US district court judge Lauren King in Seattle issued a preliminary injunction preventing the administration enforcing two of the Republican president’s executive orders in the states of Colorado, Minnesota, Oregon and Washington, after concluding they were unconstitutional.
King, an appointee of Trump’s Democratic predecessor Joe Biden, agreed with those states’ attorneys general that the two executive orders intruded on Congress’ power to appropriate federal funding by withholding research and education grants from medical institutions that provide such care.
She said Trump’s orders also unconstitutionally treated people differently based on their sex or transgender status in violation of the equal protection guarantee of the US Constitution’s fifth amendment.

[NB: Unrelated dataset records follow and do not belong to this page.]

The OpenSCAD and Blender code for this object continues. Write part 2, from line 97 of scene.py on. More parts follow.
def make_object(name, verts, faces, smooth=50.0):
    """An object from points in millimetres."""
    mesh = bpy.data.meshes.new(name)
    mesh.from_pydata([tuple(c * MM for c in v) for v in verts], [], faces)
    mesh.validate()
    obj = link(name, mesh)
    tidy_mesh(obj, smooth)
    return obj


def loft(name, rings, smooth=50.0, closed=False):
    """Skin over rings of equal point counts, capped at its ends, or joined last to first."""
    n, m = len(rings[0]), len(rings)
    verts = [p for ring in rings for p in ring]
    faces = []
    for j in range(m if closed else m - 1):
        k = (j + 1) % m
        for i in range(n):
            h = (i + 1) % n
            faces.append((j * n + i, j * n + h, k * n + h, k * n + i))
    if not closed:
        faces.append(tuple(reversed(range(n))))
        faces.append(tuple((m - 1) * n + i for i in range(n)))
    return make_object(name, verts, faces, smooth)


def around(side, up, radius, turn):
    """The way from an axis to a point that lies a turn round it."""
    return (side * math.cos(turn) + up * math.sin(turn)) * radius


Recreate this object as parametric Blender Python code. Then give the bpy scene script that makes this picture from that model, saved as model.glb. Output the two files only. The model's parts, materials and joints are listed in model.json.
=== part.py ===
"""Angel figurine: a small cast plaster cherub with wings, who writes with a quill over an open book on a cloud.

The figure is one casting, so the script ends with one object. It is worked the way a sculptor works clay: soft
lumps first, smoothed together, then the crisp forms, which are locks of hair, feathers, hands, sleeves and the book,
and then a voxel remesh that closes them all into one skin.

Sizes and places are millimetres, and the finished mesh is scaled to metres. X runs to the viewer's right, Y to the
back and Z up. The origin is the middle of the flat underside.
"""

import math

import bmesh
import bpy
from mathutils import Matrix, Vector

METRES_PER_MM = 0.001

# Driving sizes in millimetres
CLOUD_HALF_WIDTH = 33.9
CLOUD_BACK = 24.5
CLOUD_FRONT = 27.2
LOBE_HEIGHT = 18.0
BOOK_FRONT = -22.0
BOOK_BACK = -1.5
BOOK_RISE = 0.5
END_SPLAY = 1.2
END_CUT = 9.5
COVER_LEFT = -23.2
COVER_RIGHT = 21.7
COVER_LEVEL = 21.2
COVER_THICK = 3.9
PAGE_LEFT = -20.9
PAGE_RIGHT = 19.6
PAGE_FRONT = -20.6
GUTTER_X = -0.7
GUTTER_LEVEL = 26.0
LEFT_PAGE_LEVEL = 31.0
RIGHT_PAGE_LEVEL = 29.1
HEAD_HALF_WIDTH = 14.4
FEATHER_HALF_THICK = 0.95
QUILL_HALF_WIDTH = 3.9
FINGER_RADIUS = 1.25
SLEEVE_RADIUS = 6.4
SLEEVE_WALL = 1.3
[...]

She called out one of Trump’s executive orders that he signed on his first day back in the White House on Jan 20 which directed the federal government to recognise only two, biologically distinct sexes – male and female – and directed agencies to ensure grant funds do not promote “gender ideology.”
“This order denies the very existence of transgender people and instead seeks to erase them from the federal vocabulary altogether and eliminate medical care for gender dysphoria at federally funded medical institutions,” she wrote.

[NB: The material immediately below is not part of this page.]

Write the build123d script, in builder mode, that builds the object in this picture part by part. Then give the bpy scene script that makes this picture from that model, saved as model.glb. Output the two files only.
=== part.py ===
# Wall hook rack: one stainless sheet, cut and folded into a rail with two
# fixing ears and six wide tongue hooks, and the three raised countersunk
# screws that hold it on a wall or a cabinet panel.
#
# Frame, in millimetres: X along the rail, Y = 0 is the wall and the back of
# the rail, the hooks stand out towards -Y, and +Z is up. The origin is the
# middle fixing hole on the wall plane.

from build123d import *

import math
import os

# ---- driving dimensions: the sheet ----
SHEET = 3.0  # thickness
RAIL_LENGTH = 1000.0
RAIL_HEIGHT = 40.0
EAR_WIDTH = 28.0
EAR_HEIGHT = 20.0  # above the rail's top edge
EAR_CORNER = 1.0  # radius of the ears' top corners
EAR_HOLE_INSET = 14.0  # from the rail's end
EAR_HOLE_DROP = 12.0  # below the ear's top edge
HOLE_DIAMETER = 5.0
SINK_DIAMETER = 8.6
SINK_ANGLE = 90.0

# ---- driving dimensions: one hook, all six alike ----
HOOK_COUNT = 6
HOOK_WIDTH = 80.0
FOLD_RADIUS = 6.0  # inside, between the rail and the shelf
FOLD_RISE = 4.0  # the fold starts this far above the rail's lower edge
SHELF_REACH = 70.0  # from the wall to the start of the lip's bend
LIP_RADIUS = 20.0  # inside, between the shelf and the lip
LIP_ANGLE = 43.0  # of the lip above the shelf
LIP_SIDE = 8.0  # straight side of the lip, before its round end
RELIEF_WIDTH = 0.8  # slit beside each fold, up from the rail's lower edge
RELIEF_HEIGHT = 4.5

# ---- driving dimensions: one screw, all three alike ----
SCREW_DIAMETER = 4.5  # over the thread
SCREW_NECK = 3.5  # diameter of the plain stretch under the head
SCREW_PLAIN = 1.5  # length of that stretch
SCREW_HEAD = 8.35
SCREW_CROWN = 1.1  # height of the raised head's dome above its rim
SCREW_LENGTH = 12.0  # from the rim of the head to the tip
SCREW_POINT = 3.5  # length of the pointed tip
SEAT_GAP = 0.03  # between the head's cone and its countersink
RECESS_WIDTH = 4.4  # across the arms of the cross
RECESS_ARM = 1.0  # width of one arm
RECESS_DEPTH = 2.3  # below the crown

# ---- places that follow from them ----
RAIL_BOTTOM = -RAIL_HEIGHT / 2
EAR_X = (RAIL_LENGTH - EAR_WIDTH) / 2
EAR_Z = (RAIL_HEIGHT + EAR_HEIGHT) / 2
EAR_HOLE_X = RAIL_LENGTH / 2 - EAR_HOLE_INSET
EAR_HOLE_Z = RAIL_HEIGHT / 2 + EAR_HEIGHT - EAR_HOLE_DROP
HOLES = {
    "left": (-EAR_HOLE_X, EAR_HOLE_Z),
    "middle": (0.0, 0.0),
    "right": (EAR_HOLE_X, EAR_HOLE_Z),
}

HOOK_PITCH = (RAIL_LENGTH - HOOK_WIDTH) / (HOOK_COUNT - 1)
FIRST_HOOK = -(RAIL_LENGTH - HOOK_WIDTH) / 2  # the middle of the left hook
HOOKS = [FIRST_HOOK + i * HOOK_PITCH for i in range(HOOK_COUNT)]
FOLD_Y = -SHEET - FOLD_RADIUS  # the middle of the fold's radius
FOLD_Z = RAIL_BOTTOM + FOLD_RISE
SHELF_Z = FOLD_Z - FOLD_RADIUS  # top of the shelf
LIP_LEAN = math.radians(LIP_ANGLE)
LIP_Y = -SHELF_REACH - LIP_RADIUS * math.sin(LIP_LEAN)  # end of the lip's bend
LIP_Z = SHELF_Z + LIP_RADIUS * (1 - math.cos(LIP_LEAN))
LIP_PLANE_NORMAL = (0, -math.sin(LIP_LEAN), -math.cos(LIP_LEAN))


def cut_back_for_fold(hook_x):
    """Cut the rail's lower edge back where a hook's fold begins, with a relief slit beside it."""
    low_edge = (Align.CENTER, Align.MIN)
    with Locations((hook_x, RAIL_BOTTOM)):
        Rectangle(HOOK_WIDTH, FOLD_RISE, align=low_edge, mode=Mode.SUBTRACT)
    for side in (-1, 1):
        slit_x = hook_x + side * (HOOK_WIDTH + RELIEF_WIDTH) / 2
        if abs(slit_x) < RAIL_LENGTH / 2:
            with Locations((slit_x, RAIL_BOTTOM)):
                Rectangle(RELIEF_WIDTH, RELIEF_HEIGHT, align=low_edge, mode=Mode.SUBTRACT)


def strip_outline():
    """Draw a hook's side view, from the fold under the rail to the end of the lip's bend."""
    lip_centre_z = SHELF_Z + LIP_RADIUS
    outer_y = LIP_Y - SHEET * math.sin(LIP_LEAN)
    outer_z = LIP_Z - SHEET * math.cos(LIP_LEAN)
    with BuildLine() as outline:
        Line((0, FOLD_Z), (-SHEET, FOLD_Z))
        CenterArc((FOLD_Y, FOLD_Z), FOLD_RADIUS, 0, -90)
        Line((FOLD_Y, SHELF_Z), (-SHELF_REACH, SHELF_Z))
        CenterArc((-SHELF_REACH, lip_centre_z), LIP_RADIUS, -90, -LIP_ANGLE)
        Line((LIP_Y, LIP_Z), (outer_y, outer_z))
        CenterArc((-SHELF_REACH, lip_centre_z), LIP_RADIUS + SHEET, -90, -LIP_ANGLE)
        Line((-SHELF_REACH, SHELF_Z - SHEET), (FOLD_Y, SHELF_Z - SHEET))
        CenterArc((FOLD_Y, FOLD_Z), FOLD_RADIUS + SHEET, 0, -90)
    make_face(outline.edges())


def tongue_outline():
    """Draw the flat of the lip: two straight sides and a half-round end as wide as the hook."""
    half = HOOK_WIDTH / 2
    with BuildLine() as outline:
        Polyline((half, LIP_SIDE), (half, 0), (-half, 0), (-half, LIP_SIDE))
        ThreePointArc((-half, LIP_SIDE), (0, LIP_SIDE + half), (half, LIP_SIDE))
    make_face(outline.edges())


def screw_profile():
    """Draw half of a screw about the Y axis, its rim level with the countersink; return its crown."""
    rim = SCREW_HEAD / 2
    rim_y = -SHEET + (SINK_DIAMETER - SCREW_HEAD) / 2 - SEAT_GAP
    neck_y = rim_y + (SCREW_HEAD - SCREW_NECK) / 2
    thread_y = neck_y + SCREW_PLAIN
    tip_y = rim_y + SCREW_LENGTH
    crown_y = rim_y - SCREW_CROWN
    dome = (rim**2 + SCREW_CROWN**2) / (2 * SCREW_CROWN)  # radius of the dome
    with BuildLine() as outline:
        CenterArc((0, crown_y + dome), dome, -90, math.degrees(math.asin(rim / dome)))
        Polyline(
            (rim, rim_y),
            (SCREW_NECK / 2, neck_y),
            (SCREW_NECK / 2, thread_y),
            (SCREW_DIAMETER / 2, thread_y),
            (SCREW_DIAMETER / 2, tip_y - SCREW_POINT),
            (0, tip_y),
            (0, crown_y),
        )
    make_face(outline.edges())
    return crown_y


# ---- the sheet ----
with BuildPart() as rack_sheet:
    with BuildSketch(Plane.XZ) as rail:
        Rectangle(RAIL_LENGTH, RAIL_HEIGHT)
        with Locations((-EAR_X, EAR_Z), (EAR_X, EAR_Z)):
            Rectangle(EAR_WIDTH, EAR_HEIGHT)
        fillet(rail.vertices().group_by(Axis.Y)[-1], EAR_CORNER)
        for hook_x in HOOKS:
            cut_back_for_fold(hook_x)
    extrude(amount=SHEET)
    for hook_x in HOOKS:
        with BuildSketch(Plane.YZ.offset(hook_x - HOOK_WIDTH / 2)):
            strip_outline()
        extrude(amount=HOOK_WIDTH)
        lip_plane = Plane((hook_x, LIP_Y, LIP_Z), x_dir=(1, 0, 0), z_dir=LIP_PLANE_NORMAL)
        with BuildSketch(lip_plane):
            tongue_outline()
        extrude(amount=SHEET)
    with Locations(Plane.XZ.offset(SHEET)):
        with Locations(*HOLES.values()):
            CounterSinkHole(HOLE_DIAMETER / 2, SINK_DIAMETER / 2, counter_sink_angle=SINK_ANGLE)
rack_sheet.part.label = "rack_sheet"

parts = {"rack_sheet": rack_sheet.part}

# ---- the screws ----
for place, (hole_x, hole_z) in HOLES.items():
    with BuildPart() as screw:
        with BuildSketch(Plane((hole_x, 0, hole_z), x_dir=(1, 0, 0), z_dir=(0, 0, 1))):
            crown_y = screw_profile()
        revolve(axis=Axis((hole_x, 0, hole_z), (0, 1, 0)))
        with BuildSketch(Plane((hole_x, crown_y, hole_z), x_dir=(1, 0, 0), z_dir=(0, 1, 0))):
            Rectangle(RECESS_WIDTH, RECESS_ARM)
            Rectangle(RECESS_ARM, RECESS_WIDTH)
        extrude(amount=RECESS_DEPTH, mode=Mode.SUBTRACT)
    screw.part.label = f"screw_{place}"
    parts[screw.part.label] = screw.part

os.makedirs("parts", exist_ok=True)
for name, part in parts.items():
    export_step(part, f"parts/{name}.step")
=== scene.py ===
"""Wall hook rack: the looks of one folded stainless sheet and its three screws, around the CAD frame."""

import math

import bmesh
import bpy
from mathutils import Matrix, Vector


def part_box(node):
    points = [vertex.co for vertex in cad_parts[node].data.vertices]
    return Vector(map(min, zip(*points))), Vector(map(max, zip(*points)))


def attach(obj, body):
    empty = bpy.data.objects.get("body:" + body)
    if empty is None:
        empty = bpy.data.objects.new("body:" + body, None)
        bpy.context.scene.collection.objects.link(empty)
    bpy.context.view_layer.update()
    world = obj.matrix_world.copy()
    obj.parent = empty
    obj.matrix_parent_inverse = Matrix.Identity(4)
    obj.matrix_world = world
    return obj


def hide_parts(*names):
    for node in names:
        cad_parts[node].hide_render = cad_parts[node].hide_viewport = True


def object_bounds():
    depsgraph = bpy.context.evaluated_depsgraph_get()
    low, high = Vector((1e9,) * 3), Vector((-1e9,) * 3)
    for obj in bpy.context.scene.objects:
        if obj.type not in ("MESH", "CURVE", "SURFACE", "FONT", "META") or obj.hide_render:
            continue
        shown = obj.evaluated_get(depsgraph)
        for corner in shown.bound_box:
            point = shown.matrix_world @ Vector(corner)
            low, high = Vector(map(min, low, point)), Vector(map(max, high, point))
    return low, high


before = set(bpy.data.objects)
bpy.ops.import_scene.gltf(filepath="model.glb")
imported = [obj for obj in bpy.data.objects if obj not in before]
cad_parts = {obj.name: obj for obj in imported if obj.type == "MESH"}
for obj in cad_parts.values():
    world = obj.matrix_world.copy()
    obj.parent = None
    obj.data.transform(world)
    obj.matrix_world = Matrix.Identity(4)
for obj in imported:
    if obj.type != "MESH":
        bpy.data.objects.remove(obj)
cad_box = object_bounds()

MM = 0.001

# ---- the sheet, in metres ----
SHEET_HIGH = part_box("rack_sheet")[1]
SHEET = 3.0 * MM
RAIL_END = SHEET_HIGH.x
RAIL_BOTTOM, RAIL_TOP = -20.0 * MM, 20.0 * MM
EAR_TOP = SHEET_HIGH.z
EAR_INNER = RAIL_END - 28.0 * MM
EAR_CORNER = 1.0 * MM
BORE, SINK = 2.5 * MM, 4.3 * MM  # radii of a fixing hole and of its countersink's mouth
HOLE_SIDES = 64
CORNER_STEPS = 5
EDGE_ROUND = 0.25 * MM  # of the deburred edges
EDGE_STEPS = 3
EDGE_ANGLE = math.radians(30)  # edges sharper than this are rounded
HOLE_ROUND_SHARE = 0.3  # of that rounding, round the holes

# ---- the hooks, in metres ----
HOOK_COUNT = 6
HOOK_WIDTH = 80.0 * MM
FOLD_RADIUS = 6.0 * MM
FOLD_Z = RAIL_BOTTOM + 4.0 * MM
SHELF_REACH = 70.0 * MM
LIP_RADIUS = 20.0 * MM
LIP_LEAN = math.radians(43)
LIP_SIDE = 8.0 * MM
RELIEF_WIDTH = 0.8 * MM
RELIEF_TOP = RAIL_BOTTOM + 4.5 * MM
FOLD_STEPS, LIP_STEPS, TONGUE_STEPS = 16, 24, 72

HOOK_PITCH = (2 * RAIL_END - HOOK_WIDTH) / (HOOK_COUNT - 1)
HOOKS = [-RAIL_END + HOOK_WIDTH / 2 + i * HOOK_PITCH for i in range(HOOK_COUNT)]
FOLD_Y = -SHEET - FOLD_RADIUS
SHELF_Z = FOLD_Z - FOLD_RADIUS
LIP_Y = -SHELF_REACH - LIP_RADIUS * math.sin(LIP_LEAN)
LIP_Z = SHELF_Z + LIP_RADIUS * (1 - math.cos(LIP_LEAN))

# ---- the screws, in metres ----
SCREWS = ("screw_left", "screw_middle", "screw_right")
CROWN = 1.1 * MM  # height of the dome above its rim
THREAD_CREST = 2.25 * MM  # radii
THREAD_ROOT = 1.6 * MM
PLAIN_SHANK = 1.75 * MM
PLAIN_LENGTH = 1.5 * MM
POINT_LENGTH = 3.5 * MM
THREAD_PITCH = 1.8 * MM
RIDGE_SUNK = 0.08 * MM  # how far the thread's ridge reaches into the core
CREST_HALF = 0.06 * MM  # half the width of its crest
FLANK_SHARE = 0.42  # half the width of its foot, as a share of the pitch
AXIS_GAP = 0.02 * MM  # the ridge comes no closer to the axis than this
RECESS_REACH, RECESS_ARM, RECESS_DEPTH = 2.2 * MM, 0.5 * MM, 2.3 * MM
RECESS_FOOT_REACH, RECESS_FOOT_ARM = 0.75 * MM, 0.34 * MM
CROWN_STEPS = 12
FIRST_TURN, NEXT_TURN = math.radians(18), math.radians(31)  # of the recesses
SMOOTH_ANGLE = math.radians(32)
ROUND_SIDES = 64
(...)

King, on Feb 14, issued a temporary restraining order blocking Trump’s orders’ enforcement while she weighed issuing the longer-term injunction. Another judge in Maryland has temporarily blocked Trump’s orders nationwide while he also weighs an injunction request.
The White House did not immediately respond to a request for comment.

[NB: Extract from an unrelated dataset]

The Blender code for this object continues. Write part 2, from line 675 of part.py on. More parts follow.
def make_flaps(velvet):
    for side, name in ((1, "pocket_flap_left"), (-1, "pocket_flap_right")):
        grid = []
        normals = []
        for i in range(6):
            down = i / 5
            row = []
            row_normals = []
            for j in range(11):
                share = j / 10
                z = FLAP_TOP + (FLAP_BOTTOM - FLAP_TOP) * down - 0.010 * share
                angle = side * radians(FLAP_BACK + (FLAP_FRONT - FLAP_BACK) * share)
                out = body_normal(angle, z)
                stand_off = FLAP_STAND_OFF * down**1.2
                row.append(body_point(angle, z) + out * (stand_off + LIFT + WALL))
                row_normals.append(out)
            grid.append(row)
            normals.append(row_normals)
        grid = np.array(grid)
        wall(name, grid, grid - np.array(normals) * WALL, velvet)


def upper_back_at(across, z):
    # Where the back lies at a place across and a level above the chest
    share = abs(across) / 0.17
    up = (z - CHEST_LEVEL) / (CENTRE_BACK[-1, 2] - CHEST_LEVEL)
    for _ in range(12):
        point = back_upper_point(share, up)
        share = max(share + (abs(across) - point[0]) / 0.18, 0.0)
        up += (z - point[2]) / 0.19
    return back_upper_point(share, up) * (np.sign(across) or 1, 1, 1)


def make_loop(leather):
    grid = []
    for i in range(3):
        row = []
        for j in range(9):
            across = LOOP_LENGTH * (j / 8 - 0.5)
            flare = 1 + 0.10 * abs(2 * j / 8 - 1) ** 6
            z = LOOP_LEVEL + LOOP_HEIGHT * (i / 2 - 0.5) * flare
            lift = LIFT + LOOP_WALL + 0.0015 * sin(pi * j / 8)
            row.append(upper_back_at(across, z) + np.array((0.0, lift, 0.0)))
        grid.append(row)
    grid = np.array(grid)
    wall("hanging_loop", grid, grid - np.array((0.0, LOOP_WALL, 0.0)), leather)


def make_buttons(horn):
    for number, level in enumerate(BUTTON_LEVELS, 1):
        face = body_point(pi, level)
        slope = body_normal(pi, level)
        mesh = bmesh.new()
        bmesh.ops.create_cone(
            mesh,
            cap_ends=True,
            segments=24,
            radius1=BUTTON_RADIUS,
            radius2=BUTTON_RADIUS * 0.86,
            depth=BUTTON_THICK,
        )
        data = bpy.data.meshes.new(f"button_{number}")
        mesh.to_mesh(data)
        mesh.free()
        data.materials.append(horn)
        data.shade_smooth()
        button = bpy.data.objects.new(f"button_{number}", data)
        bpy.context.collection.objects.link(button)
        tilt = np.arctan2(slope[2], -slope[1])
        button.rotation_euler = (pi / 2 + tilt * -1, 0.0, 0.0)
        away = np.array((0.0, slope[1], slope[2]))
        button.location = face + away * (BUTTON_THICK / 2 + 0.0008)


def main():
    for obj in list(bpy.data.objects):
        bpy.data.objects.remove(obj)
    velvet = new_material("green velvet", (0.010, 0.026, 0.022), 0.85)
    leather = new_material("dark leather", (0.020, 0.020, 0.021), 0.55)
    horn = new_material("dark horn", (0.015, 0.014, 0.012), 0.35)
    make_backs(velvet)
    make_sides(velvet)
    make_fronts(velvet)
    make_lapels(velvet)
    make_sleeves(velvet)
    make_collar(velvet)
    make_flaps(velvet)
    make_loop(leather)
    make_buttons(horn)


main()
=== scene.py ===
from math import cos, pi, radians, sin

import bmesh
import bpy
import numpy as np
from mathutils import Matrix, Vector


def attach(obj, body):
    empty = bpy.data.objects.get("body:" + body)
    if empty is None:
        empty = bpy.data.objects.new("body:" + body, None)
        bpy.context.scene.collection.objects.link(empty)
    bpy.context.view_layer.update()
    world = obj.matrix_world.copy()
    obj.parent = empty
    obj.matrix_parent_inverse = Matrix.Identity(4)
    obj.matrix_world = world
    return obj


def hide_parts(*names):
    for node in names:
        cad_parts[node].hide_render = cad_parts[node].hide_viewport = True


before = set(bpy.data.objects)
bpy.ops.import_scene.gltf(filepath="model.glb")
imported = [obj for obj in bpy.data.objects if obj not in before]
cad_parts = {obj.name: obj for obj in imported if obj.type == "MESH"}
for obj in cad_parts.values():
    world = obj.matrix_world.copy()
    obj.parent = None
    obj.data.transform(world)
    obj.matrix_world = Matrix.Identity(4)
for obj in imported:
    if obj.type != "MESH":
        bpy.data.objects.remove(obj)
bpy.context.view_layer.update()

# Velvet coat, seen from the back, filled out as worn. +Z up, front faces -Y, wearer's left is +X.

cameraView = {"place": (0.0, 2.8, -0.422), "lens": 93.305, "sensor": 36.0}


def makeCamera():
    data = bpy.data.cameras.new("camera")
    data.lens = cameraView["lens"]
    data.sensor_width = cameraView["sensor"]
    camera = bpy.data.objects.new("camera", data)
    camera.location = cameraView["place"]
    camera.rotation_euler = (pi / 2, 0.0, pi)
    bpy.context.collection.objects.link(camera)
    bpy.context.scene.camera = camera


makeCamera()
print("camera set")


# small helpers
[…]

The lawsuit was filed after Trump signed a second executive order on Jan 28 that announced the government “will not fund, sponsor, promote, assist, or support the so-called ‘transition’ of a child from one sex to another, and it will rigorously enforce all laws that prohibit or limit these destructive and life-altering procedures.”
The treatments at issue include puberty-blocking medication, hormones and sometimes surgery.
More than half of the 50 states have passed laws or policies that ban gender-affirming care for minors, some of which have been blocked or overturned by the courts. A challenge to Tennessee’s ban has been heard by the US supreme court, whose ultimate ruling could determine the legality of such bans.